Lastly, my wife and I are making an effort to grow more flowers for cutting. I have been ordering flower seeds for the cutting garden and we will be doing cut flowers in season from May to October for our area.
New Plants for 2023
What plants are actually new, and have not been available before 2023? There are always new developments in the Green Industry, and new plants are constantly bombarding us. Sometimes, the coloration or hybrid is not completely stable, and it disappears from the market in a few seasons. But many new plants are long lasting and become best sellers for generations.
New Perennial Plants
I am really excited to have some of these plants, and I am looking forward to adding some of them to my gardens. Some of the new plants from 2022 are already thriving in the garden.
New Plants for Sun
- Echinacea ‘One in a Melon’ – thanks to breeding programs, new coneflowers are more color stable. This variety features cantaloupe colored flowers on stocky plants, growing 2 feet tall and wide. Zone 4-8
- Echinacea ‘The Price is White’ – the names of these! It has been awhile since a new, reliable white coneflower has come to the nursery, and I am looking forward to this one. It grows 20 inches tall and wide. Zones 4-8
- Baptisia ‘Pink Truffles’ – not new to the industry, but to us. I love all the baptisia. This one has pink hued flowers which will be loved by bumblebees. It grows 4 feet tall and wide. Zones 4-9
- Baptisia ‘Grape Taffy’ – here is another one! This will be similar in color to ‘Burgundy Blast’ which I already have, but it too will be added to the cutting garden. Did I mention that baptisia is a great cut flower? ‘Grape Taffy’ is smaller, growing 2.5 feet tall and wide. Zones 4-9
- Rudbeckia maxima – new to the garden center, it will be available in June or July 2023. If you are an avid reader of my work, you will know how I love this plant for back of the border. With large, silvery leaves, it is a showstopper. Grows 3 feet wide with 4 foot flower spikes.

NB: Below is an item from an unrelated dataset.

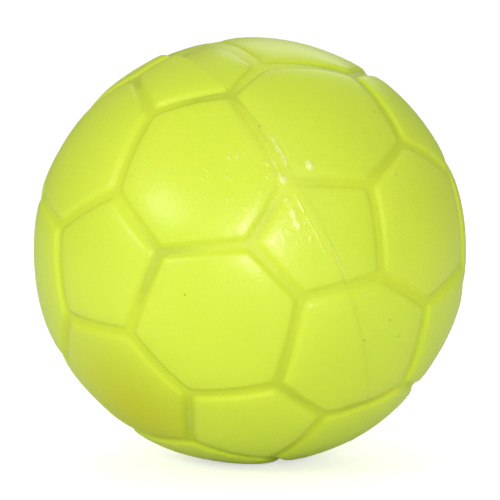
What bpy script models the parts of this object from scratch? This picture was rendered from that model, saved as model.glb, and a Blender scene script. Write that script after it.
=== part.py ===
"""Playground ball: a moulded rubber cover in two halves over a nylon carcass, a bladder and a valve.

Metres, +Z up, origin at the ball's centre. The ball stands on the small flat that its own
weight presses into the cover. Its relief is the classic pattern of 12 pentagons and 20
hexagons, parted by shallow grooves, and the two halves of the cover meet on one great circle.
"""

import math

import bmesh
import bpy
from mathutils import Euler, Matrix, Vector

# Driving dimensions, in metres.
BALL_RADIUS = 0.108
CONTACT_RADIUS = 0.010
GROOVE_WIDTH = 0.0080
GROOVE_FLOOR = 0.0046
GROOVE_DEPTH = 0.0012
COVER_WALL = 0.0020
CARCASS_WALL = 0.0008
BLADDER_WALL = 0.0008
GAP = 0.0003

# How the moulded pattern is turned on the standing ball.
PATTERN_TURN = Euler([math.radians(angle) for angle in (23.3, 13.8, -60.8)])
# Each pentagon is numbered as its corner of an icosahedron is: 0 at the top pole, 1 to 5 round
# the upper ring, 6 to 10 round the lower ring, and 11 at the bottom pole. A pair names the
# corner of the first pentagon that faces the second one. The mould was laid out by hand, so
# some corners stand this many millimetres east and north of the regular pattern.
CORNER_DRIFT_MM = {
    (0, 1): (-3, 3),
    (0, 2): (-10, -12),
    (0, 5): (2, 0),
    (1, 0): (1, -10),
    (1, 2): (-1, -2),
    (1, 5): (3, -2),
    (1, 8): (-2, 4),
    (1, 9): (-1, -3),
    (2, 0): (-5, -1),
    (2, 1): (-5, -4),
    (5, 0): (5, -1),
    (5, 1): (2, 1),
    (5, 4): (5, 2),
    (8, 5): (0, 3),
    (8, 7): (4, 4),
    (8, 9): (-5, 7),
    (9, 1): (-5, 4),
}
EDGE_CUTS = 3
PANEL_RINGS = (0.68, 0.5)

# The valve stands in the middle of pentagon 4. Its heights are measured from the ball's centre.
VALVE_PENTAGON = 4
STEM_RADIUS = 0.0052
STEM_TOP = BALL_RADIUS - 0.0007
SLEEVE_RADIUS = 0.0044
SLEEVE_END = 0.0915
BORE_RADIUS = 0.0028
SEAT_RADIUS = 0.0039
SEAT_DEPTH = 0.0015
FLANGE_RADIUS = 0.0140
FLANGE_WALL = 0.0016
PATCH_RADIUS = 0.0180
PATCH_WALL = 0.0008
INSERT_HEAD = 0.0010
INSERT_END = 0.0930
NEEDLE_RADIUS = 0.0009
NEEDLE_DEPTH = 0.0080
HOLE_CLEARANCE = 0.0004
CUTTER_LENGTH = 0.0300
TURN_STEPS = 24
DOME_STEPS = 5
SPHERE_SUBDIVISIONS = 4

# Each layer's outer radius follows from the one outside it.
CORE_RADIUS = BALL_RADIUS - COVER_WALL
CARCASS_RADIUS = CORE_RADIUS - GAP
BLADDER_RADIUS = CARCASS_RADIUS - CARCASS_WALL - GAP
# The bladder's flat facets stand this far inside its true sphere.
FACET_ALLOWANCE = 0.0005
PATCH_DOME = BLADDER_RADIUS - BLADDER_WALL - FACET_ALLOWANCE - GAP
FLANGE_DOME = PATCH_DOME - PATCH_WALL - GAP
CONTACT_HEIGHT = -math.sqrt(BALL_RADIUS**2 - CONTACT_RADIUS**2)


def clear_scene():
    for item in list(bpy.data.objects):
        bpy.data.objects.remove(item, do_unlink=True)


def new_collection(name):
    collection = bpy.data.collections.new(name)
    bpy.context.scene.collection.children.link(collection)
    return collection


def new_material(name, color, roughness):
    material = bpy.data.materials.new(name)
    material.use_nodes = True
    shader = material.node_tree.nodes["Principled BSDF"]
    shader.inputs["Base Color"].default_value = (*color, 1.0)
    shader.inputs["Roughness"].default_value = roughness
    shader.inputs["Metallic"].default_value = 0.0
    return material


def add_object(name, bm, collection, material=None):
    """Turns a bmesh into an object, shaded smooth except at its real edges."""
    mesh = bpy.data.meshes.new(name)
    bm.to_mesh(mesh)
    bm.free()
    mesh.shade_smooth()
    mesh.set_sharp_from_angle(angle=math.radians(35))
    item = bpy.data.objects.new(name, mesh)
    if material:
        mesh.materials.append(material)
    collection.objects.link(item)
    return item


def hide_helper(item):
    item.hide_render = True
    item.display_type = "WIRE"


def cut(item, cutter):
    modifier = item.modifiers.new("cut_" + cutter.name, "BOOLEAN")
    modifier.operation = "DIFFERENCE"
    modifier.object = cutter


def pentagon_centres():
    """The twelve corners of an icosahedron, turned to the ball's pose."""
    ring_height = math.atan(0.5)
    centres = [Vector((0, 0, 1))]
    for height, start in ((ring_height, 0), (-ring_height, math.pi)):
        for step in range(5):
            angle = start + step * math.tau / 5
            flat = math.cos(height)
            centres.append(Vector((flat * math.cos(angle), flat * math.sin(angle), math.sin(height))))
    centres.append(Vector((0, 0, -1)))
    turn = PATTERN_TURN.to_matrix()
    return [turn @ centre for centre in centres]


def drifted(direction, centres):
    """Moves a corner of the pattern by its own drift along the surface."""
    nearest = sorted(range(12), key=lambda index: -centres[index].dot(direction))
    east_mm, north_mm = CORNER_DRIFT_MM.get((nearest[0], nearest[1]), (0, 0))
    east = Vector((0, 0, 1)).cross(direction).normalized()
    north = direction.cross(east)
    shift = (east * east_mm + north * north_mm) * 0.001 / BALL_RADIUS
    return (direction + shift).normalized()


def moulded_surface():
    """The whole outer skin: a truncated icosahedron, blown up to the sphere and grooved."""
    centres = pentagon_centres()
    bm = bmesh.new()
    bmesh.ops.create_icosphere(bm, subdivisions=1, radius=1.0)
    bmesh.ops.bevel(
        bm, geom=bm.verts[:], offset=100 / 3, offset_type="PERCENT", segments=1, affect="VERTICES"
    )
    bm.transform(PATTERN_TURN.to_matrix().to_4x4())
    for vert in bm.verts:
        vert.co = drifted(vert.co.normalized(), centres)
    bmesh.ops.subdivide_edges(bm, edges=bm.edges[:], cuts=EDGE_CUTS)
    for vert in bm.verts:
        vert.co.normalize()
    panels = bm.faces[:]
    floor = GROOVE_FLOOR / 2 / BALL_RADIUS
    shoulder = GROOVE_WIDTH / 2 / BALL_RADIUS
    bmesh.ops.inset_individual(bm, faces=panels, thickness=floor, use_even_offset=True)
    groove_floor = bm.verts[:]
    bmesh.ops.inset_individual(bm, faces=panels, thickness=shoulder - floor, use_even_offset=True)
    for panel in panels:
        middle = panel.calc_center_median()
        for share in PANEL_RINGS:
            bmesh.ops.inset_individual(bm, faces=[panel], thickness=0)
            for vert in panel.verts:
                vert.co = middle.lerp(vert.co, share)
    bmesh.ops.poke(bm, faces=panels)
    for vert in bm.verts:
        vert.co = vert.co.normalized() * BALL_RADIUS
    for vert in groove_floor:
        vert.co = vert.co.normalized() * (BALL_RADIUS - GROOVE_DEPTH)
    bm.normal_update()
    return bm


def trim(bm, point, normal):
    """Cuts away what lies beyond a plane, and closes the cut with a flat face."""
    everything = bm.verts[:] + bm.edges[:] + bm.faces[:]
    cut_parts = bmesh.ops.bisect_plane(
        bm, geom=everything, dist=1e-7, plane_co=point, plane_no=normal, clear_outer=True
    )["geom_cut"]
    rim = [part for part in cut_parts if isinstance(part, bmesh.types.BMEdge)]
    bmesh.ops.holes_fill(bm, edges=rim, sides=0)


def sphere(radius):
    bm = bmesh.new()
    bmesh.ops.create_icosphere(bm, subdivisions=SPHERE_SUBDIVISIONS, radius=radius)
    return bm


def add_cover_half(name, side, core, collection, material):
    """One moulded half: its side of the skin, hollowed by the core."""
    parting = PATTERN_TURN.to_matrix() @ Vector((0, side, 0))
    bm = moulded_surface()
    trim(bm, parting * GAP / 2, -parting)
    trim(bm, Vector((0, 0, CONTACT_HEIGHT)), Vector((0, 0, -1)))
    bmesh.ops.recalc_face_normals(bm, faces=bm.faces[:])
    half = add_object(name, bm, collection, material)
    cut(half, core)
    return half


def add_layer(name, radius, wall, collection, material):
    """A thin closed ball of one wall thickness."""
    layer = add_object(name, sphere(radius), collection, material)
    solidify = layer.modifiers.new("wall", "SOLIDIFY")
    solidify.thickness = wall
    solidify.offset = -1
    solidify.use_even_offset = True
    return layer


def dome(radius, start, end):
    """Points of a profile along a sphere of this radius, from one distance off the axis to another."""
    points = []
    for step in range(DOME_STEPS + 1):
        off_axis = start + (end - start) * step / DOME_STEPS
        points.append((off_axis, math.sqrt(radius**2 - off_axis**2)))
    return points


def add_turned(name, profile, collection, material, axis, closed):
    """A profile of (distance off the axis, height) points, turned about the valve's axis."""
    bm = bmesh.new()
    verts = [bm.verts.new((off_axis, 0, height)) for off_axis, height in profile]
    for first, second in zip(verts, verts[1:]):
        bm.edges.new((first, second))
    if closed:
        bm.edges.new((verts[-1], verts[0]))
    item = add_object(name, bm, collection, material)
    item.parent = axis
    screw = item.modifiers.new("turn", "SCREW")
    screw.steps = TURN_STEPS
    screw.render_steps = TURN_STEPS
    screw.use_merge_vertices = True
    screw.merge_threshold = 0.00001
    screw.use_smooth_shade = True
    return item


def add_valve_axis(collection):
    """An empty at the ball's centre whose Z axis runs out through the valve."""
    axis = bpy.data.objects.new("valve_axis", None)
    collection.objects.link(axis)
    outward = pentagon_centres()[VALVE_PENTAGON]
    axis.rotation_euler = outward.to_track_quat("Z", "Y").to_euler()
    return axis


def housing_profile():
    """From the seat out over the stem's top, down it and round the flange, to the sleeve's end."""
    lower_dome = FLANGE_DOME - FLANGE_WALL
    return [
        (BORE_RADIUS, STEM_TOP - SEAT_DEPTH),
        (SEAT_RADIUS, STEM_TOP - SEAT_DEPTH),
        (SEAT_RADIUS, STEM_TOP),
        (STEM_RADIUS - GAP, STEM_TOP),
        (STEM_RADIUS, STEM_TOP - GAP),
        *dome(FLANGE_DOME, STEM_RADIUS, FLANGE_RADIUS),
        *reversed(dome(lower_dome, SLEEVE_RADIUS, FLANGE_RADIUS)),
        (SLEEVE_RADIUS, SLEEVE_END),
        (BORE_RADIUS, SLEEVE_END),
    ]


def insert_profile():
    """From the needle hole's floor out over the head, and down the shank to its rounded end."""
    head_radius = SEAT_RADIUS - GAP
    shank_radius = BORE_RADIUS - GAP
    top = STEM_TOP - SEAT_DEPTH + GAP + INSERT_HEAD
    round_end = [
        (shank_radius * math.cos(turn), INSERT_END + shank_radius * (1 - math.sin(turn)))
        for turn in (0, math.pi / 4)
    ]
    round_end.append((0, INSERT_END))
    return [
        (0, top - NEEDLE_DEPTH),
        (NEEDLE_RADIUS, top - NEEDLE_DEPTH),
        (NEEDLE_RADIUS, top - GAP),
        (NEEDLE_RADIUS + GAP, top),
        (head_radius - GAP, top),
        (head_radius, top - GAP),
        (head_radius, top - INSERT_HEAD),
        (shank_radius, top - INSERT_HEAD),
        *round_end,
    ]


def patch_profile():
    inner = STEM_RADIUS + GAP
    return [
        *dome(PATCH_DOME, inner, PATCH_RADIUS),
        *reversed(dome(PATCH_DOME - PATCH_WALL, inner, PATCH_RADIUS)),
    ]


def add_hole_cutter(collection, axis):
    """The round hole that the valve's stem passes through in every layer."""
    bm = bmesh.new()
    radius = STEM_RADIUS + HOLE_CLEARANCE
    bmesh.ops.create_cone(
        bm, cap_ends=True, segments=TURN_STEPS, radius1=radius, radius2=radius, depth=CUTTER_LENGTH
    )
    bmesh.ops.translate(bm, verts=bm.verts[:], vec=(0, 0, BALL_RADIUS))
    cutter = add_object("valve_hole", bm, collection)
    cutter.parent = axis
    hide_helper(cutter)
    return cutter


def build():
    clear_scene()
    parts = new_collection("playground_ball")
    cutters = new_collection("cutters")
    lime = new_material("cover_rubber", (0.60, 0.86, 0.07), 0.38)
    nylon = new_material("nylon_winding", (0.80, 0.78, 0.70), 0.80)
    butyl = new_material("bladder_butyl", (0.03, 0.03, 0.03), 0.60)
    plug_rubber = new_material("valve_rubber", (0.05, 0.05, 0.05), 0.50)

    axis = add_valve_axis(parts)
    core = add_object("core", sphere(CORE_RADIUS), cutters)
    hide_helper(core)
    hole = add_hole_cutter(cutters, axis)

    add_cover_half("cover_half_a", 1, core, parts, lime)
    valve_half = add_cover_half("cover_half_b", -1, core, parts, lime)
    carcass = add_layer("wound_carcass", CARCASS_RADIUS, CARCASS_WALL, parts, nylon)
    bladder = add_layer("bladder", BLADDER_RADIUS, BLADDER_WALL, parts, butyl)
    for layer in (valve_half, carcass, bladder):
        cut(layer, hole)

    add_turned("valve_patch", patch_profile(), parts, butyl, axis, closed=True)
    add_turned("valve_housing", housing_profile(), parts, plug_rubber, axis, closed=True)
    add_turned("valve_insert", insert_profile(), parts, plug_rubber, axis, closed=False)


build()
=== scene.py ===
# The looks of a moulded rubber playground ball: its two cover halves with their grooved relief,
# the flash trimmed along the mould's parting line, the needle valve, and a plain pale studio.
import math

import bmesh
import bpy
import numpy as np
from mathutils import Euler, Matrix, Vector


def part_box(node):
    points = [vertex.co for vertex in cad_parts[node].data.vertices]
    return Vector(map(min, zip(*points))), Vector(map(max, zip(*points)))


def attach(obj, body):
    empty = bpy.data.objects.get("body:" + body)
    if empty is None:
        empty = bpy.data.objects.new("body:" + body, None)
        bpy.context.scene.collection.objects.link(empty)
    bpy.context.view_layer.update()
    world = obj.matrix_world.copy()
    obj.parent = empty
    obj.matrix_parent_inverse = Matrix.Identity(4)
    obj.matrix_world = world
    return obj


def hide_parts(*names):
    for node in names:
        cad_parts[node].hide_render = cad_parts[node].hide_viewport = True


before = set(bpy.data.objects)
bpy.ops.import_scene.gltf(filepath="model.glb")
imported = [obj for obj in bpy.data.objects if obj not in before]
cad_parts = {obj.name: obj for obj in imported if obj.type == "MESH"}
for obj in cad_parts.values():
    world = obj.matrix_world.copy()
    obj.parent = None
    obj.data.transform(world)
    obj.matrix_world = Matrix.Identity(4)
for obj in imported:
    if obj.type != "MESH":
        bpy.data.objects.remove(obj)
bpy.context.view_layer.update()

# The design's own dimensions, in metres, as the solids have them.
MM = 0.001
BALL_RADIUS = 0.108
COVER_WALL = 0.0020
GAP = 0.0003
CONTACT_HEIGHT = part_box("cover_half_b")[0][2]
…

- Agastache Meant to Bee Series ‘Royal Raspberry’ – I love hummingbird mint! For bees and hummingbirds, there is hardly 1 plant that could be better. This one grows 2.5 feet tall and wide with plum purple flowers. Zones 5-9
- Allium ‘Bubble Bath’ – another plant I love. Once I add the earlier blooming ‘Bubble Bath’ to the garden, I will have continuous blooms of allium from July to October. It blooms before ‘Milennium’ which is before ‘Lavender Bubbles’. It grows 2 feet tall and wide. Zones 4-8
New Plants for Shade
- Hosta ‘Above the Clouds’ – is a new blue-green variety. I love mixing these with chartreuse leaved plants in the shade garden. This one grows 2 feet tall by 5 feet wide. Zones 3-9
- Hosta ‘Echo the Sun’ – another chartreuse variety. I cannot get enough of these. It grows 19 inches tall by 3 feet wide. Zones 3-9
- Astilbe ‘Dark Side of the Moon’ – with dark leaves and gorgeous purple flowers, it is hard not to want to try astilbe again. It grows 2 feet tall and wide. Zones 4-9
Shrubs and Trees
Shrub and tree cultivars come out slower than perennials, because it make take a decade to go from the initial selection to grafting and growing to size to sell. And there is research on growing conditions, and trialing to be performed. In some cases, new trees are not trialed cultivars, but just additions to the plant list from the list of natives.
- Sugar Maple ‘Pumpkin Spice’ – a new one from Doug’s collection. ‘Pumpkin Spice’ will have dark green, leathery leaves, and orange-yellow fall foliage. It grows 40 to 60 feet tall and wide.
- Sugar Maple ‘Fireside’ – another one from Doug Grimm. I am excited about this one, because I know the original tree. It is beautiful! With red fall color at peak, it grows 60 feet tall and wide. And it is very sturdy, the original lost no branches in the 2007 ice storm.
- Bitternut hickory – one of my favorite native trees, we will have some in the nursery this year. This native hickory has gold fall color, small nuts for birds, and grows very straight. It grows 60 to 70 feet tall by 4 feet wide.
- Hydrangea ‘Puffer Fish’ – actually new to the nursery in 2022, this white blooming variety ages to green on 5 foot tall and wide plants.
- Oak ‘Kindred Spirit’ – a new columnar oak with dark green leaves. It grows 35 to 50 feet tall by 6 feet wide. This will be a great tree for downtown areas where space is limited.
Looking for to new plants and ideas for the garden is half the fun in gardening. The other half is about the work and enjoyment of the plants themselves. I am looking forward not only to a great gardening year in 2023, but in the future as well. I know I will always be looking for new plants to add in the garden.